Significant accounting policies

Our significant accounting policies are presented in the notes to our financial statements for the year ended December 31, 2014 contained in the 2014 Form 10-K except for the following update to our expected future interest rate assumption as noted more fully below.

Deferred Policy Acquisition Costs (“DAC”)

In the first quarter of 2015, the Company unlocked its assumption for expected future interest rates. This best estimate assumption reflects current yields and expected maturities of our fixed income portfolio combined with expected reinvestment rates. The interest rates begin with prevailing rates but are assumed to revert back to the long-term yield over the mean reversion period. The unlock impacted DAC, certain additional policyholder liabilities for guaranteed benefits on variable annuity and universal life contracts and the universal life profits followed by losses (“PFBL”). The result was a net benefit of approximately $0.3 million recorded in the three months ended March 31, 2015.

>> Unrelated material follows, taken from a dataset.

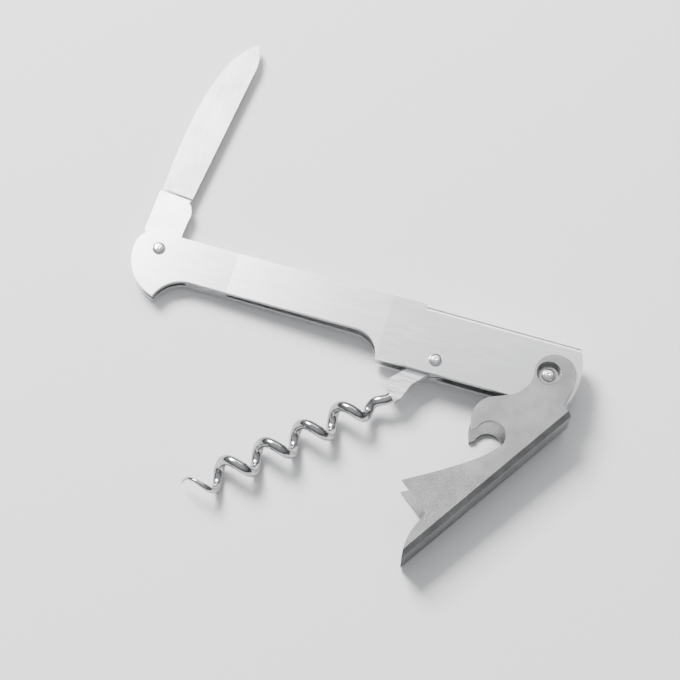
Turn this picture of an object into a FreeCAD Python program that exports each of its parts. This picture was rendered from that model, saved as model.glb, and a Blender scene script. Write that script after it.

The following table summarizes the current interest rate assumption as updated in the first quarter unlock:

Significant Assumption
 
Product
 
Explanation and Derivation
 
 
 
 
 
Interest rates and default rates
 
Fixed and Indexed Annuities
Universal Life
 
Investment returns are based on the current yields and maturities of our fixed income portfolio combined with expected reinvestment rates from current market rates. Reinvestment rates are assumed to revert to long-term rates and long-term default rates over the mean reversion period. Contractually permitted future changes in credited rates are assumed to help support investment margins.